Des inquiétudes qui ne semblent pas ébranler la confiance de Xlinks en son projet sans précédent. A l’appui de son ambition, la société britannique indique que le site choisi bénéficie d’une exposition de 3 500 heures d’ensoleillement par an, contre 1 500 heures annuelles en Grande-Bretagne. Sans fournir de chiffres précis, Xlinks indique que la région de Guelmim Oued Noun serait aussi bien exposée aux vents pendant toute l’année, ce qui garantirait une production et un approvisionnement quasi-constants en électricité.
« C’est un site absolument parfait pour installer des panneaux solaires.

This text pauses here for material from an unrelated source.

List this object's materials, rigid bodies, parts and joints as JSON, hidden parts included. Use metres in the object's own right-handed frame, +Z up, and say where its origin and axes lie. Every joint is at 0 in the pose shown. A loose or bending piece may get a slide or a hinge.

Et la ressource éolienne est aussi bonne que nos éoliennes offshore mais beaucoup plus cohérente car elle a des courants de convection quotidiens qui se lèvent chaque après-midi, soufflent le soir et la nuit et redescendent le matin« , plaide pour sa part Simon Morrish, le PDG de Xlinks.
Et pourtant, une longue enquête publiée par TelQuel est revenue sur les acteurs clés, les défis et le coût techniques du projet, sans préjuger de sa réalisabilité. Les experts interrogés par nos soins déploraient la faiblesse du taux d’intégration locale, mais aussi du transfert de technologie. Certains experts faisaient même remarquer un taux de déperdition de 12 % durant le transfert électrique.
Mais Xlinks ne semble pas sourciller : elle prévoit la mise en service de la première ligne d’interconnexion électrique entre les deux royaumes en 2027. Les trois autres câbles suivraient deux ans plus tard, en 2029. L’échéance semble de plus en plus se rapprocher pour confirmer ou infirmer ses doutes.